The University of Michigan has reached a settlement with students seeking to change how the school addresses and prevents sexual misconduct on campus.
According to National Public Radio, the university has agreed to create and fund a multidisciplinary committee designed to shield students and staff from sexual predators.
The Coordinated Community Response Team, says The Associated Press, will be comprised of about 30 members, including Title IX experts, sexual misconduct investigators, and experienced academic faculty and staff.
Once it is formed, the CCRT will meet at least three times per year to “assess, plan, monitor and evaluate sexual misconduct prevention and response efforts.”
Nancy Cantalupo, an assistant professor of law at Wayne State University, told The Associated Press that the Coordinated Community Response Team also aims to integrate survivors’ opinions, input, and special recommendations.
“I think most importantly, it has representation from students and survivors,” Cantalupo said. “They will all have a seat at the table alongside the other experts that are on the CCRT.”
“And that will give them a direct line into the administration—and the upper levels of the administration—in terms of communicating their concerns and their needs,” she said.
The Detroit Free Press notes that the lawsuit was first filed in May 2021.
The complaint was among the first brought against the University of Michigan after students and former school officials publicly accused the late Dr. Robert Anderson of widespread sexual misconduct.
Anderson, who worked with many of the school’s sports teams, allegedly sexually assaulted hundreds—perhaps even thousands–of primarily male athletes between 1966 and 2003.
While some student athletes escalated concerns about Anderson’s inappropriate medical practices, these complaints were largely ignored by athletics officials and University of Michigan administrators.

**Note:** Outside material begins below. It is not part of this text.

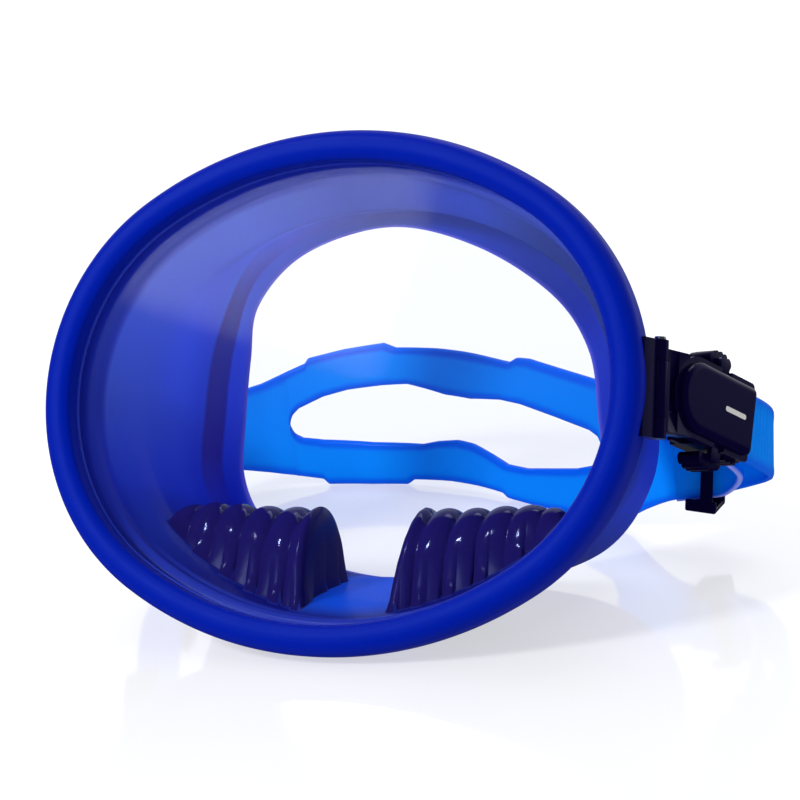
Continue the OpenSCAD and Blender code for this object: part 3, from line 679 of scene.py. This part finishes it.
def band(f, low, high, caps, ribs):
    """One strip of strap between heights low and high, with rounded, beaded edges.

    ribs is a row of (from, to, side): teeth between two station parameters, outside (1) or inside (-1).
    Returns vertices, faces, how much of a bead each vertex is, and how near it is to the outline.
    """
    c, tall, out, _, t, _ = strap_frame(f)
    h = low[:, None] + (high - low)[:, None] * ACROSS
    from_low, from_high = h - low[:, None], high[:, None] - h
    near = np.minimum(from_low, from_high)
    r = np.minimum(t / 2, EDGE_ROUND)[:, None]
    rounding = np.sqrt(np.clip(1 - (1 - np.clip(near / r, 0, 1)) ** 2, 0, 1))
    bead = 2 - smooth(from_low, BEAD_W, BEAD_W + 0.7) - smooth(from_high, BEAD_W, BEAD_W + 0.7)
    thick = (t[:, None] / 2 + BEAD_H * (bead - 1)) * rounding
    face = {1: thick, -1: thick}
    length = len_at(f)
    for start, end, side in ribs:
        teeth = (0.5 + 0.5 * np.cos(2 * np.pi * length / RIB_PITCH)) ** 1.5
        wave = RIB_H * plateau(length, len_at(start), len_at(end), 2.0) * teeth
        face[side] = face[side] + wave[:, None] * smooth(near, EDGE_ROUND, 1.6)
    middle = c[:, None] + tall[:, None] * h[..., None]
    ring = both_faces(middle + out[:, None] * face[1][..., None], middle - out[:, None] * face[-1][..., None])
    n, m = ring.shape[:2]
    faces = [g[::-1] for g in loft_faces(n, m)]
    if caps[0]:
        faces.append(list(range(m)))
    if caps[1]:
        faces.append(list(range(n * m - 1, (n - 1) * m - 1, -1)))
    outline = np.clip((EDGE_ROUND - near) / 0.3, 0, 1)
    return ring.reshape(-1, 3), faces, both_faces(bead, bead).ravel(), both_faces(outline, outline).ravel()


def strap_piece(name, f_from, f_to, caps=(False, False), ribs=()):
    """A length of strap; over the slot it is two bands."""
    cuts = [f_from] + [x for x in (SLOT_FROM, SLOT_TO) if f_from < x < f_to] + [f_to]
    verts, faces, tone, tail_highlight, count = [], [], [], [], 0
    for a, b in zip(cuts[:-1], cuts[1:]):
        n = max(3, int((len_at(b) - len_at(a)) / STRAP_STEP))
        f = at_len(np.linspace(len_at(a), len_at(b), n))
        f[0], f[-1] = a, b
        c, _, _, half, _, slot = strap_frame(f)
        top, bottom = back_edge(BACK_TOP, c, f, half), back_edge(BACK_BOTTOM, c, f, -half)
        high_side, low_side = back_edge(BACK_HIGH, c, f, slot), back_edge(BACK_LOW, c, f, -slot)
        is_split = a >= SLOT_FROM and b <= SLOT_TO
        ends = (caps[0] and a == f_from or is_split and a == SLOT_FROM,
                caps[1] and b == f_to or is_split and b == SLOT_TO)
        for low, high in [(bottom, low_side), (high_side, top)] if is_split else [(bottom, top)]:
            band_verts, band_faces, bead, outline = band(f, low, high, ends, ribs)
            verts.append(band_verts)
            faces += [[i + count for i in g] for g in band_faces]
            tone.append(bead)
            # painted highlight along the outline of the right tail's bands
            tail_highlight.append(outline * np.repeat(f < N_TAIL, len(band_verts) // len(f)))
            count += len(band_verts)
    obj = mesh(name, np.concatenate(verts), faces, FLOOR_FRAME, 50)
    attribute(obj, "edge", np.concatenate(tone))
    attribute(obj, "tail_highlight", np.concatenate(tail_highlight))
    obj.data.materials.append(strap_mat)
    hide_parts("strap")
    return obj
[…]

The Detroit Free Press reports that this lawsuit—unlike a massive collection of other individual lawsuits filed by Anderson survivors, which were recently settled for a total of $490 million—was filed by a current University of Michigan student, Josephine Graham.
“It’s a first step in establishing more accountability, transparency, and importantly, community decision making when it comes to the history of sexual misconduct and then the policies and procedures being implemented to address this issue on campus,” Graham said in a statement.
However, The Associated Press notes that some aspects of the settlement, including the creation of the Coordinated Community Response Team, still requires approval from U.S. District Judge Victoria Roberts, who is overseeing the case.